Film truffé de références mais qui évite l'excès et qui se laisse guider par sa sincérité et sa folie, Vincent doit mourir navigue entre le survival paranoïaque, la comédie romantique, le thriller psychologique et la fable humaniste pour questionner notre rapport à la banalité de la violence. Une pépite à voir et à savourer sur grand écran.
Conann (Quinzaine des Cinéastes)
Chez Bertrand Mandico, le genre se décline au pluriel. Car il est à la fois cinématographique et sexuel chez celui qui est passé au long en 2018 avec Les Garçons sauvages, métaphore de la transidentité qui alternait couleurs et noir & blanc sublime. Comme Conann, son nouvel opus présenté à la Quinzaine des Cinéastes.
Le réalisateur s'empare des romans de fantasy de Robert E. Howard, déjà adaptés au cinéma avec Arnold Schwarzenegger dans le rôle principal. Un héros qu'il transforme ici en femme, incarnée par six actrices différentes selon les moments de sa vie qu'il met en scène et que racontent le chien des enfers Rainer, réincarnation canine du cinéaste allemand Rainer Werner Fassbinder.
Épopée queer qui assume l'artificialité de ses décors et rappelle le goût de Bertrand Mandico pour les fluides, l'amour et la mort (qui font toujours autant bon ménage, même avec moins de nudité que par le passé), Conann est peut-être son opus le plus maîtrisé. Moins porté sur la métaphore que les références cinématographiques et les messages politiques, dans un récit où il est question de tuer la jeunesse ou un personnage appelé Europe, tout autant que pointer du doigt la barbarie de notre société.
Un véritable OVNI présenté devant des spectateurs acquis à la cause du metteur en scène et dont les yeux ont souvent brillé comme les paillettes qui traversent régulièrement l'écran.
Sleep (Semaine de la Critique)
"Le premier film le plus singulier et le plus malin que j’ai pu voir ces dix dernières années." Ces mots ne sont pas de l'auteur de ces lignes mais de Bong Joon-ho. Pas un homonyme mais bien le réalisateur palmé et oscarisé grâce à Parasite, et qui aide aujourd'hui l'un de ses poulains à se lancer dans le grand bain. Car Jason Yu, metteur en scène de Sleep, n'est autre que son ancien assistant.
Qui signe donc son premier long métrage avec cette histoire d'un jeune couple dont la vie est bouleversée lorsque le mari devient somnambule et se transforme en quelqu'un d'autre la nuit tombée. Craignant pour leur nouveau-né, son épouse ne trouve plus le sommeil. Découvrir un tel film dans un Festival où les nuits sont courtes ne manque pas de sel, mais il sait nous tenir éveillé à grands renforts de tension (et un peu de jump scares aussi).

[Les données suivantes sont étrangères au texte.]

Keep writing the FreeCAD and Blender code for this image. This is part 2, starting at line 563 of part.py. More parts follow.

Si l'on peut voir un peu d'humour dans les premières minutes, lorsque le somnambulisme donne lieu à des situations gentiment cocasses, Sleep reste sérieux la majeure partie du temps. Et une scène choc montre que l'on peut s'attendre à tout, dans une deuxième partie plus efficace que la première, où l'on peine à voir la direction que prend le récit.

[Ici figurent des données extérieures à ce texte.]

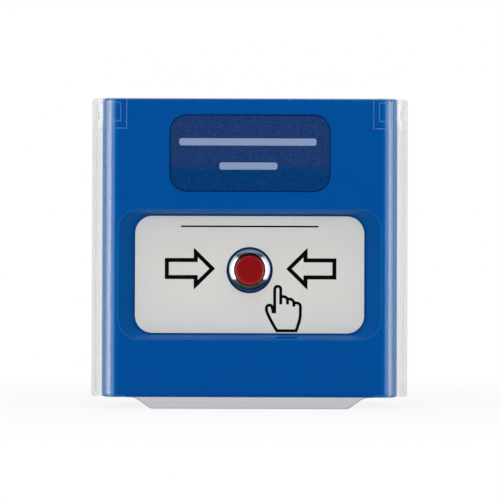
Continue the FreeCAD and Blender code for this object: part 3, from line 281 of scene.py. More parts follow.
def softbox(name, place, width, height, power):
    """A rectangular lamp that faces the middle of the object."""
    lamp = bpy.data.lights.new(name, "AREA")
    lamp.shape = "RECTANGLE"
    lamp.size = width
    lamp.size_y = height
    lamp.energy = power
    stand = put_in_scene(name, lamp)
    stand.location = place
    stand.rotation_mode = "QUATERNION"
    stand.rotation_quaternion = (aim - Vector(place)).to_track_quat("-Z", "Y")
    stand.visible_camera = False
    return stand


softbox("softbox_left", (-0.556, -0.874, 0.05), width=0.384, height=0.80, power=3.2)
softbox("softbox_right", (0.533, -0.889, 0.05), width=0.33, height=0.80, power=2.1)
overhead = softbox("softbox_top", (0.0, -0.30, 1.0), width=0.7, height=0.4, power=3.0)
overhead.visible_glossy = False
overhead.visible_transmission = False

# ------------------------------------------------------------------ back box
# The half that is screwed to the wall: one moulding in glossy blue ABS, with a floor, a rim,
# two screw posts and two hooks.


def sheen(name, **values):
    """The start of a material: its tree, a Principled shader with even values, and the place on it."""
    material, tree = new_material(name)
    shader = tree.add("ShaderNodeBsdfPrincipled", {}, {key.replace("_", " "): value
                                                       for key, value in values.items()})
    tree.add("ShaderNodeOutputMaterial", {}, {"Surface": shader})
    return material, tree, shader.socket.node, tree.add("ShaderNodeTexCoord", out="Object")


def drive(tree, shader, **values):
    """Wires that change over the surface, into a Principled shader."""
    for key, value in values.items():
        tree.links.new(value.socket, shader.inputs[key.replace("_", " ")])


def bumpy(tree, height, depth, strength):
    """A fine relief for a shader's Normal."""
    return tree.add("ShaderNodeBump", {}, {"Strength": strength, "Distance": depth, "Height": height})


def moulded(name, dark, light, grain, roughness, depth=0.00002, rough_range=0.08, index=1.5, tone=None):
    """Moulded plastic: a slight mottle in its colour, a fine grain and the haze of handling."""
    material, tree, shader, place = sheen(name, IOR=index)
    mottle = tree.noise(place, 90.0, 3.0)
    speck = tree.noise(place, grain, 2.0)
    haze = tree.noise(place, 35.0, 5.0)
    colour = tree.mixed(mottle * 0.5 + speck * 0.5, dark, light)
    if tone:
        colour = tone(tree, place, colour)
    drive(tree, shader,
          Base_Color=colour,
          Roughness=roughness + (haze - 0.5) * rough_range,
          Normal=bumpy(tree, speck, depth, 0.35))
    return material


def finish(node, material):
    """A CAD piece whose shape is right gets its finish."""
    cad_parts[node].material_slots[0].material = material


blue_plastic = moulded("blue_plastic", (0.0, 0.080, 0.325, 1), (0.0, 0.094, 0.365, 1), grain=1800.0,
                       roughness=0.12, depth=0.00001, rough_range=0.05, index=1.08)
finish("back_box", blue_plastic)

# ------------------------------------------------------------------ cable grommet and seal
# Both are black rubber: a soft moulded ring whose flanges hold it in the cable entry, and a foam
# ring that is pressed between the back box's rim and the front housing.

black_rubber = moulded("black_rubber", (0.012, 0.012, 0.013, 1), (0.03, 0.03, 0.031, 1), grain=2500.0,
                       roughness=0.75, depth=0.00004)
finish("cable_grommet", black_rubber)
finish("housing_seal", black_rubber)

# ------------------------------------------------------------------ terminals, board and resistors
# A glass-fibre board with green lacquer over its copper tracks. The screw terminals and two
# ceramic resistors are soldered to its rear side.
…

Il faut s'armer de patience dans un premier temps, mais le rythme s'emballe ensuite, avec quelques plans particulièrement réussis, alors que le scénario et cette histoire de somnabulisme peuvent s'interpréter de plusieurs manières selon les sensibilités de chacun. Jason Yu n'est peut-être pas encore le nouveau Bong Joon-ho, mais les promesses sont là. Et l'une des séances cannoises de Sleep a visiblement été particulièrement mémorable.
Le long métrage n'a pas encore de date de sortie en France.